SUPPLIED INFORMATION:
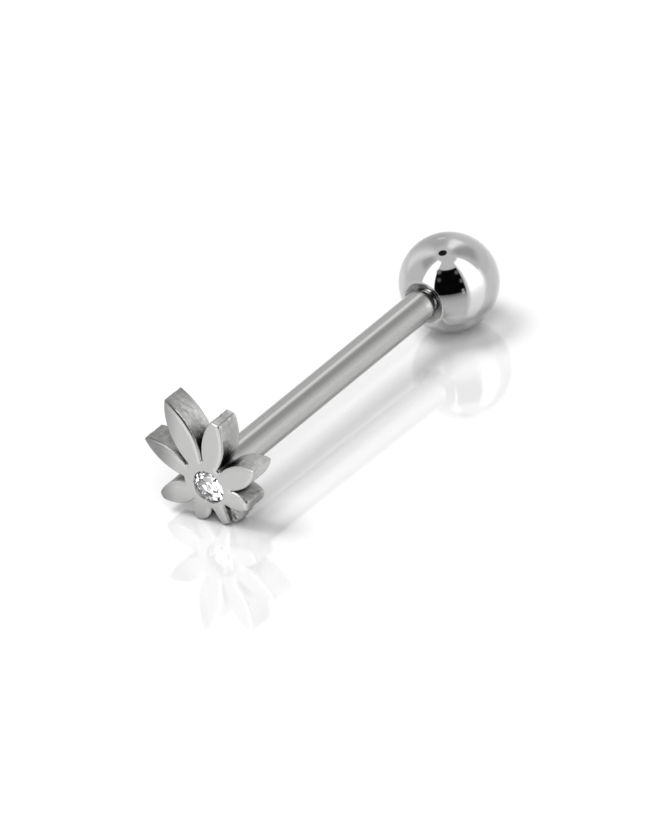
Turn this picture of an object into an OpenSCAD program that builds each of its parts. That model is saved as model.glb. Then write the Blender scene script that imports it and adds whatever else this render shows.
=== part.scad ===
// Straight barbell: a round bar with a cast leaf end and a screw-on ball, lying at rest on a flat surface.
// Millimetres. +X runs along the bar to the ball, +Z is up, and z = 0 is the surface it lies on.

/* [Bar] */
// Diameter of the bar, 14 gauge
bar_d = 1.6; // [1.5:0.05:1.8]
// Length of the bar from the back of the leaf to its shoulder
bar_l = 16.65; // [12:0.05:22]
// Bevel at the bar's shoulder
bar_bevel = 0.15; // [0.1:0.05:0.25]
// Radius of the solder fillet where the bar meets the leaf
solder_r = 0.2; // [0.1:0.05:0.25]

/* [Threaded stud] */
// Diameter over the thread
stud_d = 1.2; // [1:0.05:1.25]
// Length of the stud past the shoulder
stud_l = 2.6; // [2:0.1:3]
// Pitch of the thread
thread_pitch = 0.25; // [0.2:0.05:0.35]
// Depth of the thread
thread_depth = 0.14; // [0.08:0.02:0.18]

/* [Ball] */
// Diameter of the ball
ball_d = 5; // [4:0.5:6]
// Diameter of the flat turned round its hole
face_d = 2.4; // [2.3:0.1:2.6]
// Diameter of the countersink in the flat
sink_d = 2.2; // [1.7:0.1:2.2]
// Depth of the countersink
sink_h = 0.35; // [0.2:0.05:0.5]
// Gap left between the bar's shoulder and the flat when the ball is screwed home
shoulder_gap = 0.05; // [0.05:0.05:0.2]

/* [Leaf] */
// Thickness of the cast leaf
leaf_t = 1.39; // [1.2:0.01:1.5]
// Bevel round its front edge
edge_bevel = 0.16; // [0.05:0.01:0.2]
// Diameter of the hub that the leaflets grow from
hub_d = 2.68; // [2.5:0.02:2.8]
// Width of the short stem's end
stem_w = 0.54; // [0.5:0.02:0.7]
// Slant of the stem's two sides, in degrees
stem_flare = 9; // [0:1:12]
// How far the stem reaches from the leaf's centre
stem_reach = 2.02; // [1.9:0.02:2.1]
// How far the bar's axis lies from the leaf's centre, towards the longest leaflet
bar_offset = 0.3; // [0:0.05:0.35]

/* [Stone] */
// Diameter of the stone
stone_d = 1.7; // [1.5:0.1:1.8]
// Height of its crown above the girdle
crown_h = 0.24; // [0.2:0.02:0.28]
// Depth of its pavilion below the girdle
pavilion_h = 0.68; // [0.6:0.02:0.74]
// How far the girdle lies below the leaf's face
girdle_drop = 0.14; // [0.1:0.02:0.2]

/* [Hidden] */
$fn = 96;
eps = 0.05;

// The leaflets, clockwise from the upper left and seen from the front with the longest one upright.
// turn: degrees to the left of the longest one. reach: distance of the blunt end from the leaf's centre.
// root and peak: the two points between which the lens is drawn, along its own axis.
// left and right: how far its two flanks bulge from that axis.
TURN = 0; REACH = 1; ROOT = 2; PEAK = 3; LEFT = 4; RIGHT = 5;
LEAFLETS = [
    [    38, 3.95, 0.60, 4.02, 0.56, 0.57],
    [    -1, 4.85, 0.60, 4.85, 0.73, 0.73],
    [   -39, 4.03, 0.60, 4.38, 0.63, 0.66],
    [   -84, 3.62, 0.50, 3.62, 0.61, 0.64],
    [  -123, 2.42, 0.30, 2.66, 0.47, 0.60],
    [ 130.3, 2.20, 0.45, 2.20, 0.62, 0.36],
    [    89, 3.20, 0.50, 3.42, 0.58, 0.59]
];
UPPER_LEFT = LEAFLETS[0];
RIGHT_SIDE = LEAFLETS[3];
LOWER_LEFT = LEAFLETS[5];

// The middles of the hub, of the stone and of the stem lie a little beside the leaf's centre
hub_at = [0.04, 0.16];
stone_at = [0.15, 0.05];
stem_side = 0.08;

// The web that casting left between the stem and the lower right leaflet: its radius about the leaf's centre, its
// thickness and how far it lies below the leaf's face
web_r = stem_reach + 0.18;
web_t = 0.6;
web_drop = 0.3;

// Small gaps
stone_gap = 0.02;
stud_gap = 0.03;
stud_end_gap = 0.05;

// Stone: proportions of a round brilliant, as shares of its radius
stone_r = stone_d / 2;
table_share = 0.57;
star_share = 0.76;
lower_share = 0.24;
girdle_t = 0.03;
mains = 8;

// Ball: how far the flat lies from the ball's centre, and the ball's place on the axis
ball_r = ball_d / 2;
face_r = face_d / 2;
sink_r = sink_d / 2;
face_h = sqrt(ball_r * ball_r - face_r * face_r);
ball_at = bar_l + shoulder_gap + face_h;
hole_r = stud_d / 2 + stud_gap;
hole_l = stud_l - shoulder_gap + stud_end_gap;

// A flank is an arc through root and peak, and its circle's centre lies on the axis's other side. Seen from the
// leaf's centre, the flank ends at the angle blunt from the axis, where the arc of the blunt end meets it.
function arc_r(l, side) = let (half_l = (l[PEAK] - l[ROOT]) / 2)
    (half_l * half_l + l[side] * l[side]) / (2 * l[side]);
function arc_centre(l, side) = [arc_r(l, side) - l[side], (l[PEAK] + l[ROOT]) / 2];
function blunt(l, side) = l[PEAK] <= l[REACH] ? 0 : let (c = arc_centre(l, side), r = arc_r(l, side), d = norm(c))
    acos((l[REACH] * l[REACH] + d * d - r * r) / (2 * l[REACH] * d)) - atan2(c[0], c[1]);

// Rest: the leaf stands on the left flank of its lower left leaflet and on the left corner of its stem, and the
// ball lies beyond them. The lean brings the flank's circle down to the corner's level, and the tilt lowers the ball
// to the surface.
function turned(p, angle) = [p[0] * cos(angle) - p[1] * sin(angle), p[0] * sin(angle) + p[1] * cos(angle)];
rest_corner = [stem_side - stem_w / 2, -stem_reach];
to_flank = turned(arc_centre(LOWER_LEFT, LEFT), LOWER_LEFT[TURN]) - rest_corner;
lean = atan2(to_flank[0], to_flank[1]) + acos(arc_r(LOWER_LEFT, LEFT) / norm(to_flank));
axis_drop = bar_offset * cos(lean) - rest_corner[0] * sin(lean) - rest_corner[1] * cos(lean);
foot_at = leaf_t - edge_bevel;
axis_l = foot_at + ball_at;
tilt = asin(ball_r / norm([axis_l, axis_drop])) - atan2(axis_drop, axis_l);

// Origin: the middle of the object's own box, on the surface
function side_of(l, side) = l[REACH] * sin(l[TURN] + lean + (side == LEFT ? 1 : -1) * blunt(l, side));
x_mid = (axis_l * cos(tilt) + ball_r - edge_bevel - (crown_h - girdle_drop)) / 2;
y_mid = (side_of(UPPER_LEFT, LEFT) + side_of(RIGHT_SIDE, RIGHT)) / 2 - bar_offset * sin(lean);

// Turns what is drawn face up, with the bar's axis down -Z from the leaf's back, to its place at rest
module at_rest() {
    translate([-x_mid, -y_mid, axis_drop * cos(tilt)])
        rotate([0, -tilt, 0])
            translate([foot_at, 0, 0])
                rotate([-lean, 0, 0])
                    rotate([90, 0, -90])
                        children();
}

// A disc as thick as the leaf, bevelled round its front
module disc(r) {
    rotate_extrude()
        polygon([[0, 0], [r, 0], [r, leaf_t - edge_bevel], [r - edge_bevel, leaf_t], [0, leaf_t]]);
}

// One leaflet: a lens between two arcs, its end cut blunt by an arc about the leaf's centre
module leaflet(l) {
    a = arc_centre(l, LEFT);
    b = arc_centre(l, RIGHT);
    rotate(l[TURN])
        intersection() {
            translate([a[0], a[1], 0]) disc(arc_r(l, LEFT));
            translate([-b[0], b[1], 0]) disc(arc_r(l, RIGHT));
            if (l[PEAK] > l[REACH]) disc(l[REACH]);
        }
}

// A strip of the given width along Y, bevelled along both front edges
module strip(low, high, l) {
    translate([0, l / 2, 0])
        rotate([90, 0, 0])
            linear_extrude(l)
                polygon([[low, 0], [high, 0], [high, leaf_t - edge_bevel], [high - edge_bevel, leaf_t],
                         [low + edge_bevel, leaf_t], [low, leaf_t - edge_bevel]]);
}

module stem() {
    wide = 2;
    long = 3 * stem_reach;
    intersection() {
        translate([stem_side - stem_w / 2, -stem_reach, 0]) rotate(stem_flare) strip(0, wide, long);
        translate([stem_side + stem_w / 2, -stem_reach, 0]) rotate(-stem_flare) strip(-wide, 0, long);
        rotate(-90) strip(-0.4, stem_reach, 2 * wide);
    }
}

// The web fills the notch between the stem and the lower right leaflet, and both cover its straight sides
module web() {
    intersection() {
        translate([0, 0, leaf_t - web_drop - web_t]) cylinder(r = web_r, h = web_t);
        linear_extrude(leaf_t) polygon([[0.1, 0], [stem_side + stem_w / 2, -2.4], [2.4, -2.4], [2, -1.3]]);
    }
}

// The stone's seat: a straight wall at the mouth, then a cone that follows the pavilion
module seat() {
    seat_r = stone_r + stone_gap;
    cone_top = leaf_t - girdle_drop - girdle_t - stone_gap;
    floor_r = 0.1;
    translate([0, 0, cone_top]) cylinder(r = seat_r, h = leaf_t);
    translate([0, 0, cone_top - pavilion_h]) cylinder(r1 = floor_r, r2 = seat_r, h = pavilion_h);
}

module leaf() {
    translate([0, -bar_offset, 0])
        difference() {
            union() {
                translate([hub_at[0], hub_at[1], 0]) disc(hub_d / 2);
                stem();
                web();
                for (l = LEAFLETS) leaflet(l);
            }
            translate([stone_at[0], stone_at[1], 0]) seat();
        }
}

// Ring grooves stand in for the thread's helix
module stud() {
    r = stud_d / 2;
    turns = floor((stud_l - 2 * thread_pitch) / thread_pitch);
    grooves = [for (i = [0 : turns - 1], s = [0, 1])
        [s == 0 ? r : r - thread_depth, -(i + 1 + s / 2) * thread_pitch]];
    end_bevel = 0.15;
    rotate_extrude()
        polygon(concat(
            [[0, eps], [r, eps]],
            grooves,
            [[r, -(turns + 1) * thread_pitch], [r, end_bevel - stud_l], [r - end_bevel, -stud_l], [0, -stud_l]]
        ));
}

// The bar with its bevelled shoulder, the solder fillet at the leaf's back and the stud
module bar() {
    r = bar_d / 2;
    rotate_extrude()
        polygon([
            [0, eps], [r, eps], [r, bar_bevel - bar_l], [r - bar_bevel, -bar_l], [0, -bar_l]
        ]);
    rotate_extrude()
        difference() {
            translate([0, -solder_r]) square([r + solder_r, solder_r + eps]);
            translate([r + solder_r, -solder_r]) circle(r = solder_r);
        }
    translate([0, 0, -bar_l]) stud();
}

module leaf_bar() {
    color([0.72, 0.72, 0.72])
        at_rest()
            union() {
                leaf();
                bar();
            }
}

// A round brilliant: the hull of its facets' corners, with the girdle's underside at z = 0
function ring(n, first, r, z) = [for (i = [0 : n - 1]) [r * cos(first + i * 360 / n), r * sin(first + i * 360 / n), z]];

module stone() {
    step = 360 / mains;
    table_r = table_share * stone_r;
    star_r = star_share * stone_r;
    lower_r = lower_share * stone_r;
    star_z = crown_h * (1 - (star_r * cos(step / 2) - table_r) / (stone_r - table_r));
    lower_z = pavilion_h * (1 - lower_r * cos(step / 2) / stone_r);
    corners = concat(
        ring(mains, 0, table_r, girdle_t + crown_h),
        ring(mains, step / 2, star_r, girdle_t + star_z),
        ring(2 * mains, 0, stone_r, girdle_t),
        ring(2 * mains, 0, stone_r, 0),
        ring(mains, step / 2, lower_r, -lower_z),
        [[0, 0, -pavilion_h]]
    );
    color([0.9, 0.92, 0.94])
        at_rest()
            translate([stone_at[0], stone_at[1] - bar_offset, leaf_t - girdle_drop - girdle_t])
                hull() polyhedron(points = corners, faces = [[for (i = [0 : len(corners) - 1]) i]]);
}

// The ball, cut flat where the bar meets it, with its blind hole and the countersink at its mouth
module ball() {
    drill_point = 0.35;
    past = sink_h + eps;
    color([0.8, 0.8, 0.8])
        at_rest()
            translate([0, 0, -ball_at])
                difference() {
                    sphere(r = ball_r);
                    translate([0, 0, face_h]) cylinder(r = ball_r, h = ball_r);
                    translate([0, 0, face_h - hole_l]) cylinder(r = hole_r, h = ball_r);
                    translate([0, 0, face_h - hole_l - drill_point]) cylinder(r1 = 0, r2 = hole_r, h = drill_point);
                    translate([0, 0, face_h - sink_h])
                        cylinder(r1 = hole_r, r2 = hole_r + (sink_r - hole_r) * past / sink_h, h = past);
                }
}

leaf_bar();
stone();
ball();
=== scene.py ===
"""Straight barbell with a cast leaf end: the visible model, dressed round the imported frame.

Sizes are in millimetres in the classes and in metres in the meshes. A shape is first drawn face up, as
part.scad draws it: the leaf lies from z = 0, its back, to its front, with its longest leaflet along +Y,
the bar's axis runs down -Z from the leaf's back, and the leaf's centre lies a little below the axis.
Rest.place then lays it down.
"""

import logging
import math
from collections.abc import Callable, Sequence
from dataclasses import dataclass, field
from enum import Enum
from typing import Any

import bmesh
import bpy
import numpy as np
from mathutils import Matrix, Vector


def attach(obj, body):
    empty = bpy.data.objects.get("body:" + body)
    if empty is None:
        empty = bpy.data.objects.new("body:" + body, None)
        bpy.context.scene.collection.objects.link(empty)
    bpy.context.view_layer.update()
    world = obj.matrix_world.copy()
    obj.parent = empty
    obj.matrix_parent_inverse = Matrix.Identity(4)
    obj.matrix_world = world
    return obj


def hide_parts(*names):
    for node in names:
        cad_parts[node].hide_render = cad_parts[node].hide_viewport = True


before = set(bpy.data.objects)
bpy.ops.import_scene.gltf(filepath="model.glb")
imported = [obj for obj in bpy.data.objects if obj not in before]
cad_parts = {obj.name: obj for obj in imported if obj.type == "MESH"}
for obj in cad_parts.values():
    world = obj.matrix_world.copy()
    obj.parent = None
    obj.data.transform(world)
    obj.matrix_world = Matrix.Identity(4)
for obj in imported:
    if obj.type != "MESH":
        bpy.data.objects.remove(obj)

LOG = logging.getLogger("barbell")
MM = 0.001
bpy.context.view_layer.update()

# Points closer than this are one, in millimetres.
WELD = 2e-4
# How many waves make cast unevenness, how long each is beside the asked size, and the sum's usual peak.
WAVES = 24
WAVE_LENGTHS = (0.6, 1.7)
WAVE_PEAK = 1.5
# The thread's groove is a triangle wave of this height and slope, cut off at 0 and 1.
GROOVE_PEAK = 1.15
GROOVE_SLOPE = 2.6

# Takes radius, height and angle of a turned surface's points and gives their new radius.
Shape = Callable[[np.ndarray, np.ndarray, np.ndarray], np.ndarray]
# Height in millimetres, size in millimetres and seed of cast bumps.
Bumps = tuple[float, float, int]


class Body(Enum):
    """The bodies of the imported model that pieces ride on."""

    BAR = "bar"
    BALL = "ball"


def srgb(code: str, alpha: float = 1.0) -> tuple[float, float, float, float]:
    """Turns an sRGB hex colour to the linear one that a shader takes.

    Args:
        code: The colour, such as "#C8C8C8".
        alpha: Its opacity.

    Returns:
        Linear red, green and blue, and alpha.
    """
    shares = [int(code[i : i + 2], 16) / 255 for i in (1, 3, 5)]
    red, green, blue = (s / 12.92 if s <= 0.04045 else ((s + 0.055) / 1.055) ** 2.4 for s in shares)
    return red, green, blue, alpha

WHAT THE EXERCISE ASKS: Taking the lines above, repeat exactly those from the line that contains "at its mouth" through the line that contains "for node in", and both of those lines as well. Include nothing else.

OUTPUT OF THE EXERCISE:
// The ball, cut flat where the bar meets it, with its blind hole and the countersink at its mouth
module ball() {
    drill_point = 0.35;
    past = sink_h + eps;
    color([0.8, 0.8, 0.8])
        at_rest()
            translate([0, 0, -ball_at])
                difference() {
                    sphere(r = ball_r);
                    translate([0, 0, face_h]) cylinder(r = ball_r, h = ball_r);
                    translate([0, 0, face_h - hole_l]) cylinder(r = hole_r, h = ball_r);
                    translate([0, 0, face_h - hole_l - drill_point]) cylinder(r1 = 0, r2 = hole_r, h = drill_point);
                    translate([0, 0, face_h - sink_h])
                        cylinder(r1 = hole_r, r2 = hole_r + (sink_r - hole_r) * past / sink_h, h = past);
                }
}

leaf_bar();
stone();
ball();
=== scene.py ===
"""Straight barbell with a cast leaf end: the visible model, dressed round the imported frame.

Sizes are in millimetres in the classes and in metres in the meshes. A shape is first drawn face up, as
part.scad draws it: the leaf lies from z = 0, its back, to its front, with its longest leaflet along +Y,
the bar's axis runs down -Z from the leaf's back, and the leaf's centre lies a little below the axis.
Rest.place then lays it down.
"""

import logging
import math
from collections.abc import Callable, Sequence
from dataclasses import dataclass, field
from enum import Enum
from typing import Any

import bmesh
import bpy
import numpy as np
from mathutils import Matrix, Vector


def attach(obj, body):
    empty = bpy.data.objects.get("body:" + body)
    if empty is None:
        empty = bpy.data.objects.new("body:" + body, None)
        bpy.context.scene.collection.objects.link(empty)
    bpy.context.view_layer.update()
    world = obj.matrix_world.copy()
    obj.parent = empty
    obj.matrix_parent_inverse = Matrix.Identity(4)
    obj.matrix_world = world
    return obj


def hide_parts(*names):
    for node in names:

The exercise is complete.